-- begin --

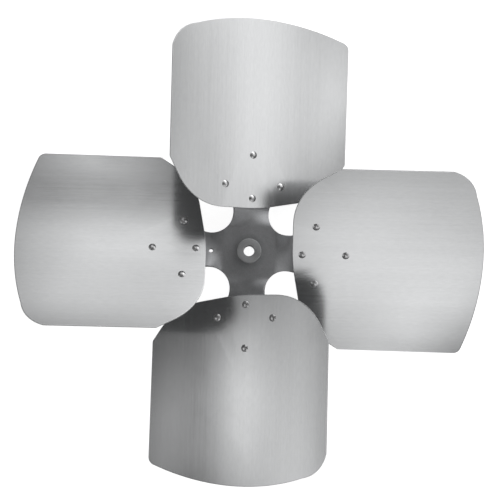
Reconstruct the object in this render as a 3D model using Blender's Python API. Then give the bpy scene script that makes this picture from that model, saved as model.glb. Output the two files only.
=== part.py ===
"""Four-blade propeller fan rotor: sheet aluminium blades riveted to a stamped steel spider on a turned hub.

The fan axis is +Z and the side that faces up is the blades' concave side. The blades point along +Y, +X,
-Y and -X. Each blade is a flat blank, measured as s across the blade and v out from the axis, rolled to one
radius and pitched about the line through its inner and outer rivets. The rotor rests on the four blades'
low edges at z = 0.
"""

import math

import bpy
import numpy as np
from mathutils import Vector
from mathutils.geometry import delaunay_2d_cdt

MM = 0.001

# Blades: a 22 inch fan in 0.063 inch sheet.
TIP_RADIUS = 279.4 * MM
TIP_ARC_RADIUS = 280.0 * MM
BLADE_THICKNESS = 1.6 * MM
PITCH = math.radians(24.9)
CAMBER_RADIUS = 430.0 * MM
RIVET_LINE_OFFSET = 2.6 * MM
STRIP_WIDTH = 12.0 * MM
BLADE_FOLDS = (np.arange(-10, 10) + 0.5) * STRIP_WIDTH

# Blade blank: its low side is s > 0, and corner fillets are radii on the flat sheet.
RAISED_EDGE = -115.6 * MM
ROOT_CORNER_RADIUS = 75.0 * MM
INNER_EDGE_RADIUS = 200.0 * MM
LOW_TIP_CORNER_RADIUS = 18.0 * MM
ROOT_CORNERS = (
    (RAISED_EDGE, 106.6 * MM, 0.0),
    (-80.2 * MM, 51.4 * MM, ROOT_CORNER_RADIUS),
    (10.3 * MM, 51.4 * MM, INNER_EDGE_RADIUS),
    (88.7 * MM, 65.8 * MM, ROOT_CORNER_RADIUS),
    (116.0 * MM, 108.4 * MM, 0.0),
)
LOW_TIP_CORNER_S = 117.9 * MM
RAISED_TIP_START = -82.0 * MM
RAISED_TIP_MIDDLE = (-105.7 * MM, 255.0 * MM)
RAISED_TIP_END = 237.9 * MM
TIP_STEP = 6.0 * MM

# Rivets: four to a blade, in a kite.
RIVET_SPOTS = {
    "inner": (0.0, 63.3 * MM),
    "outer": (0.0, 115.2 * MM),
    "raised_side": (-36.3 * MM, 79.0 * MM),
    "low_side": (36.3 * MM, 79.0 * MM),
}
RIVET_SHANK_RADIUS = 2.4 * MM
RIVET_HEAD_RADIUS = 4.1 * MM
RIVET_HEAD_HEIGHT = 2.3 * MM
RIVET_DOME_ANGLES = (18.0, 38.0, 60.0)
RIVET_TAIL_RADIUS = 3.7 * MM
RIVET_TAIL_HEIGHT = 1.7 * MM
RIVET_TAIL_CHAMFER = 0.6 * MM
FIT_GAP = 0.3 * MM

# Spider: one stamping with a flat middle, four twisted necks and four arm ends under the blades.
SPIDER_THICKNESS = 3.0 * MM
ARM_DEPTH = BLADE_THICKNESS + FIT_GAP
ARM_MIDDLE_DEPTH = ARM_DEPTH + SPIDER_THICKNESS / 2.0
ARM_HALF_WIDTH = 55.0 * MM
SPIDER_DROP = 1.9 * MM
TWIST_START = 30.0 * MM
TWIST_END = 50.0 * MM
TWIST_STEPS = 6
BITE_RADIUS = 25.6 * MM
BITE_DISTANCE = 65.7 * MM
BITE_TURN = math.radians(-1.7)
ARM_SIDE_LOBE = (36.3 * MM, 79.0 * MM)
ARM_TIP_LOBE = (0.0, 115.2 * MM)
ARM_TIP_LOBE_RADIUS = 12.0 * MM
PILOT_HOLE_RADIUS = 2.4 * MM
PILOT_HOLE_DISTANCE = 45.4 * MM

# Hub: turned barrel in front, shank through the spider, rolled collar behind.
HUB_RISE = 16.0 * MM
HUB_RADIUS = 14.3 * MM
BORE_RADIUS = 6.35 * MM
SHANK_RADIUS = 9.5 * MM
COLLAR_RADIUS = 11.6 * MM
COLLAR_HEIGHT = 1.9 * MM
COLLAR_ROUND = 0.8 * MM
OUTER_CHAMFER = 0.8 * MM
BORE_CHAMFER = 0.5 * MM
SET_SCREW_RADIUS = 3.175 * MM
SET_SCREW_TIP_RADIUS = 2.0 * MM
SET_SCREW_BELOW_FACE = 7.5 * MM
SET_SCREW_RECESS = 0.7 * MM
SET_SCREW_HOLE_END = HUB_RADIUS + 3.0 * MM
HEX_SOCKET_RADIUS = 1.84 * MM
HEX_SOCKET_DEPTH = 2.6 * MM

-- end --

* _EXERCISE_: Only the lines from the first line of the material above through the line that contains "BLADE_FOLDS = (np.arange(-10, 10)" should be quoted, each one exactly.

* _ANSWER IN FULL_:
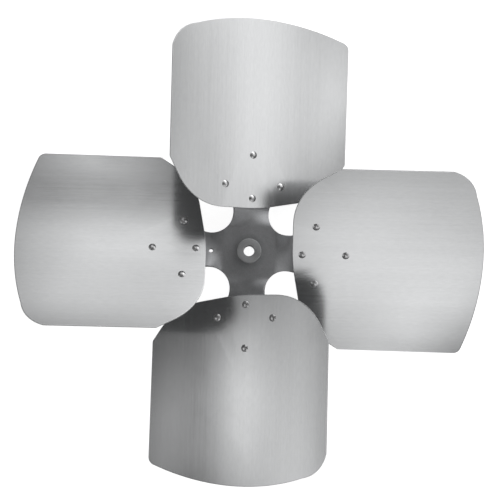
Reconstruct the object in this render as a 3D model using Blender's Python API. Then give the bpy scene script that makes this picture from that model, saved as model.glb. Output the two files only.
=== part.py ===
"""Four-blade propeller fan rotor: sheet aluminium blades riveted to a stamped steel spider on a turned hub.

The fan axis is +Z and the side that faces up is the blades' concave side. The blades point along +Y, +X,
-Y and -X. Each blade is a flat blank, measured as s across the blade and v out from the axis, rolled to one
radius and pitched about the line through its inner and outer rivets. The rotor rests on the four blades'
low edges at z = 0.
"""

import math

import bpy
import numpy as np
from mathutils import Vector
from mathutils.geometry import delaunay_2d_cdt

MM = 0.001

# Blades: a 22 inch fan in 0.063 inch sheet.
TIP_RADIUS = 279.4 * MM
TIP_ARC_RADIUS = 280.0 * MM
BLADE_THICKNESS = 1.6 * MM
PITCH = math.radians(24.9)
CAMBER_RADIUS = 430.0 * MM
RIVET_LINE_OFFSET = 2.6 * MM
STRIP_WIDTH = 12.0 * MM
BLADE_FOLDS = (np.arange(-10, 10) + 0.5) * STRIP_WIDTH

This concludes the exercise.